Your instructions. Extract the data exactly, missing nothing.

Given material.
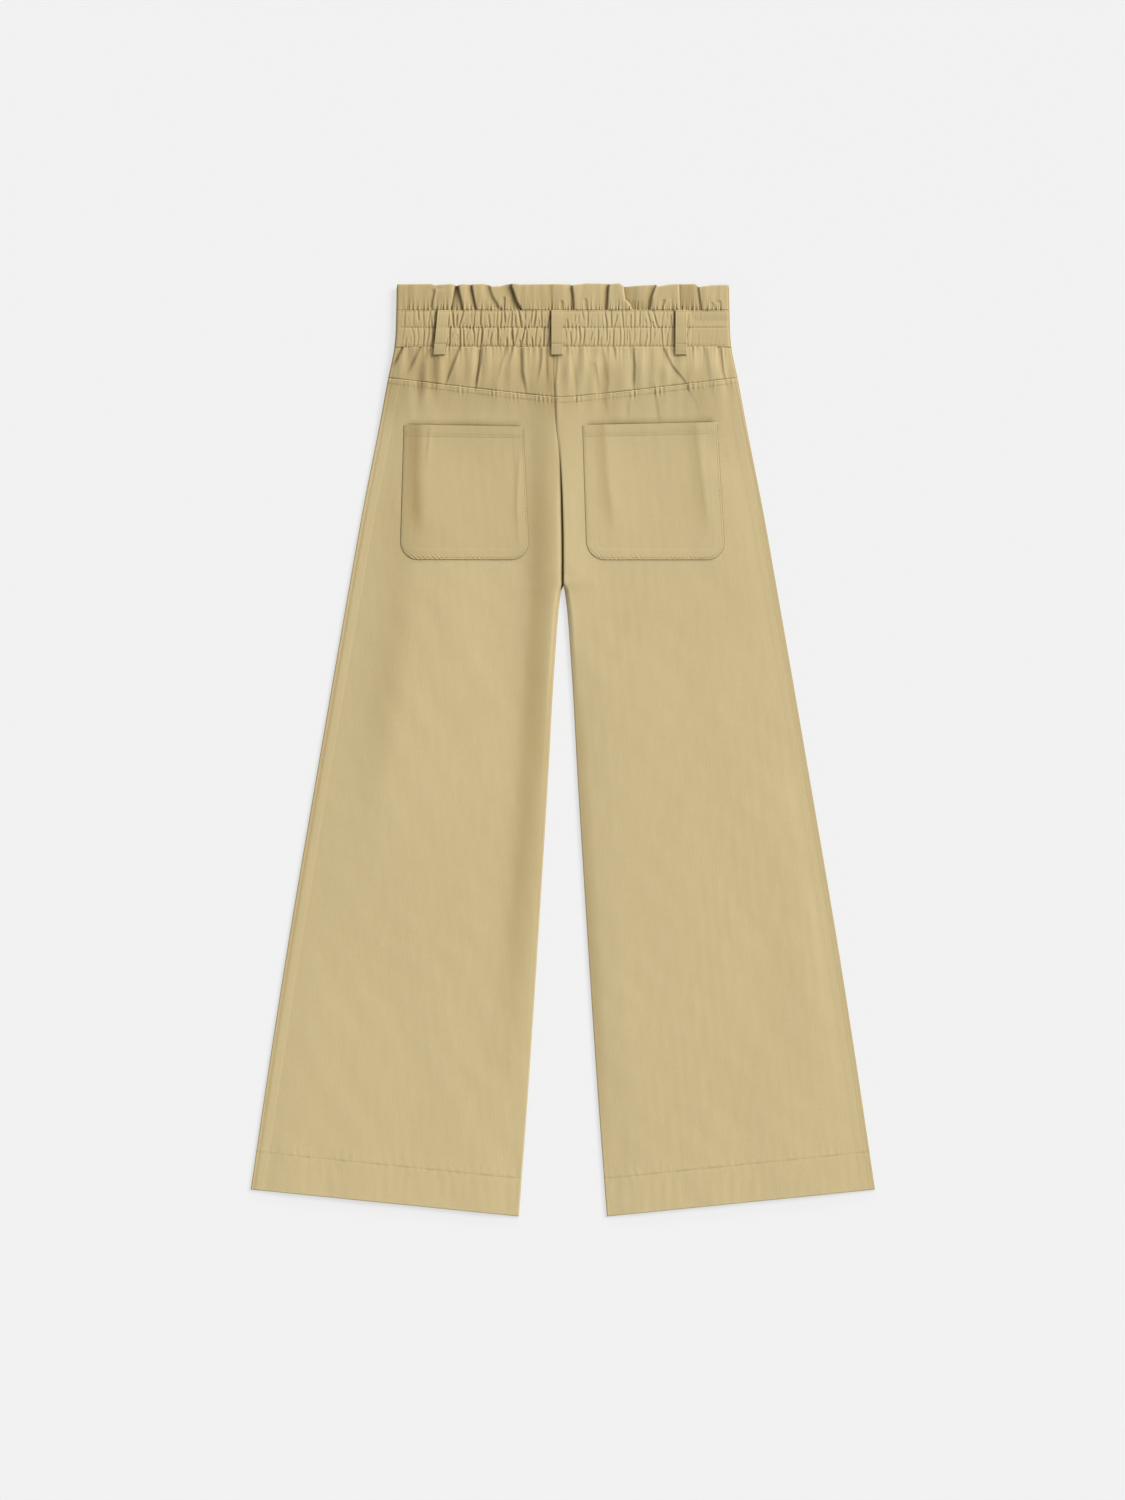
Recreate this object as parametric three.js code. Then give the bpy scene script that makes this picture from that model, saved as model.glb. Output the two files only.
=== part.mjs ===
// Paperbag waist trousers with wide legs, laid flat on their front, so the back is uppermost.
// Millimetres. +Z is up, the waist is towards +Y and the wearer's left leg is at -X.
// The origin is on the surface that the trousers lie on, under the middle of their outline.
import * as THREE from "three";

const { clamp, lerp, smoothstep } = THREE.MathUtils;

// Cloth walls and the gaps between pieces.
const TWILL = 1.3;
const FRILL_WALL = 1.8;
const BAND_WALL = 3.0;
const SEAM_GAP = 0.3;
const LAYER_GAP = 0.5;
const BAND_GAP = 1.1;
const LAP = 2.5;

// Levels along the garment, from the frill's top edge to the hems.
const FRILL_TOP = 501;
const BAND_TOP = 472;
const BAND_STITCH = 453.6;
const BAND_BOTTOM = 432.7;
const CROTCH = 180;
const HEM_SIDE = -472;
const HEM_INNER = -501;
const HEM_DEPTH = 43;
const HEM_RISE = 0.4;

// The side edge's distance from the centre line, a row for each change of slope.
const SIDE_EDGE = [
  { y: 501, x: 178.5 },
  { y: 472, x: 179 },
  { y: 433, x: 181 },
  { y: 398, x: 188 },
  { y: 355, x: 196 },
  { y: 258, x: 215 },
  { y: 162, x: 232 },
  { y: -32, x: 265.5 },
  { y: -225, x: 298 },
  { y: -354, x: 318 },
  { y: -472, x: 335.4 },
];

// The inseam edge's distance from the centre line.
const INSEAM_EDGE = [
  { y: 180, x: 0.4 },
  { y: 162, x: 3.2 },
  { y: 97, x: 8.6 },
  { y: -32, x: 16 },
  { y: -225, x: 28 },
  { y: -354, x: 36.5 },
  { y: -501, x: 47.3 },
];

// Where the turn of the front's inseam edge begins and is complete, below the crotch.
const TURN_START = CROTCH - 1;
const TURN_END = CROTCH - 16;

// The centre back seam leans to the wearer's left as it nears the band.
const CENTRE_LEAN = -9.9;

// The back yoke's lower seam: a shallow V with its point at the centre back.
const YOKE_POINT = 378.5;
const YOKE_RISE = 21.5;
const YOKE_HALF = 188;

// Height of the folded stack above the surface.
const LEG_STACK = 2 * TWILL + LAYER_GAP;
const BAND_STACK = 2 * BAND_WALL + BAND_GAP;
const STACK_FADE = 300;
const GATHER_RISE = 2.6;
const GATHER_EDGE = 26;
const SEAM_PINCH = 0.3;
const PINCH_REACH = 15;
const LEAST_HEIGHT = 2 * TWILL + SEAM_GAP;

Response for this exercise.
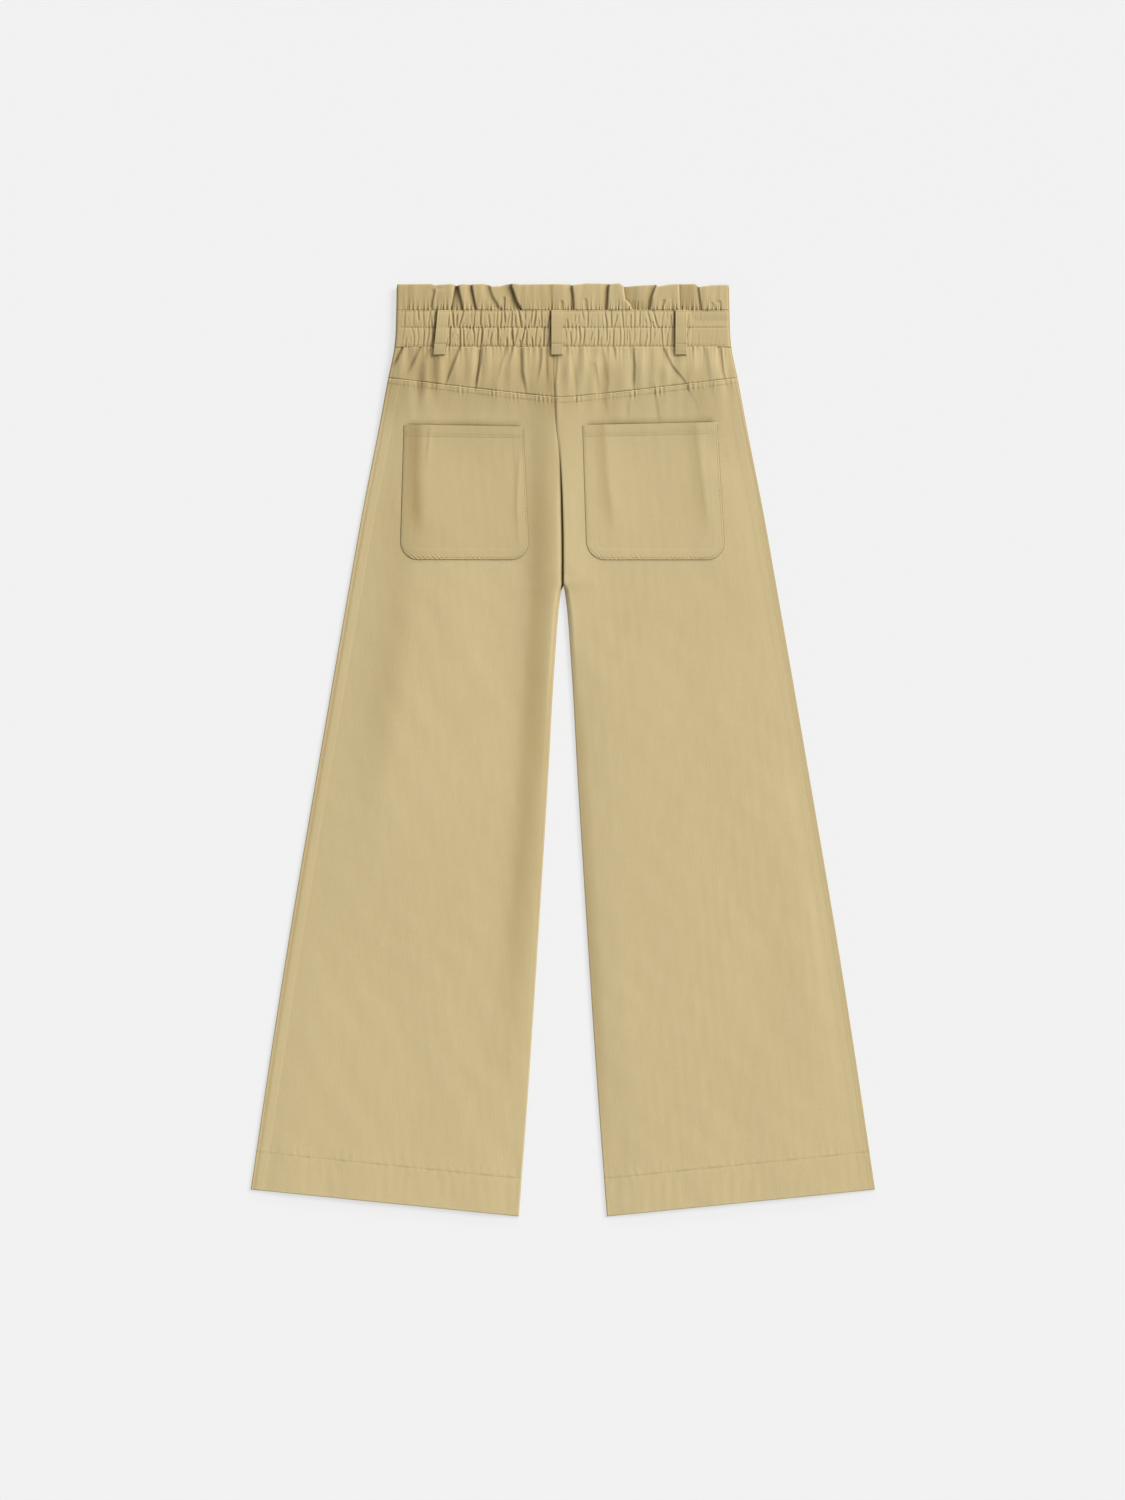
Recreate this object as parametric three.js code. Then give the bpy scene script that makes this picture from that model, saved as model.glb. Output the two files only.
=== part.mjs ===
// Paperbag waist trousers with wide legs, laid flat on their front, so the back is uppermost.
// Millimetres. +Z is up, the waist is towards +Y and the wearer's left leg is at -X.
// The origin is on the surface that the trousers lie on, under the middle of their outline.
import * as THREE from "three";

const { clamp, lerp, smoothstep } = THREE.MathUtils;

// Cloth walls and the gaps between pieces.
const TWILL = 1.3;
const FRILL_WALL = 1.8;
const BAND_WALL = 3.0;
const SEAM_GAP = 0.3;
const LAYER_GAP = 0.5;
const BAND_GAP = 1.1;
const LAP = 2.5;

// Levels along the garment, from the frill's top edge to the hems.
const FRILL_TOP = 501;
const BAND_TOP = 472;
const BAND_STITCH = 453.6;
const BAND_BOTTOM = 432.7;
const CROTCH = 180;
const HEM_SIDE = -472;
const HEM_INNER = -501;
const HEM_DEPTH = 43;
const HEM_RISE = 0.4;

// The side edge's distance from the centre line, a row for each change of slope.
const SIDE_EDGE = [
  { y: 501, x: 178.5 },
  { y: 472, x: 179 },
  { y: 433, x: 181 },
  { y: 398, x: 188 },
  { y: 355, x: 196 },
  { y: 258, x: 215 },
  { y: 162, x: 232 },
  { y: -32, x: 265.5 },
  { y: -225, x: 298 },
  { y: -354, x: 318 },
  { y: -472, x: 335.4 },
];

// The inseam edge's distance from the centre line.
const INSEAM_EDGE = [
  { y: 180, x: 0.4 },
  { y: 162, x: 3.2 },
  { y: 97, x: 8.6 },
  { y: -32, x: 16 },
  { y: -225, x: 28 },
  { y: -354, x: 36.5 },
  { y: -501, x: 47.3 },
];

// Where the turn of the front's inseam edge begins and is complete, below the crotch.
const TURN_START = CROTCH - 1;
const TURN_END = CROTCH - 16;

// The centre back seam leans to the wearer's left as it nears the band.
const CENTRE_LEAN = -9.9;

// The back yoke's lower seam: a shallow V with its point at the centre back.
const YOKE_POINT = 378.5;
const YOKE_RISE = 21.5;
const YOKE_HALF = 188;

// Height of the folded stack above the surface.
const LEG_STACK = 2 * TWILL + LAYER_GAP;
const BAND_STACK = 2 * BAND_WALL + BAND_GAP;
const STACK_FADE = 300;
const GATHER_RISE = 2.6;
const GATHER_EDGE = 26;
const SEAM_PINCH = 0.3;
const PINCH_REACH = 15;
const LEAST_HEIGHT = 2 * TWILL + SEAM_GAP;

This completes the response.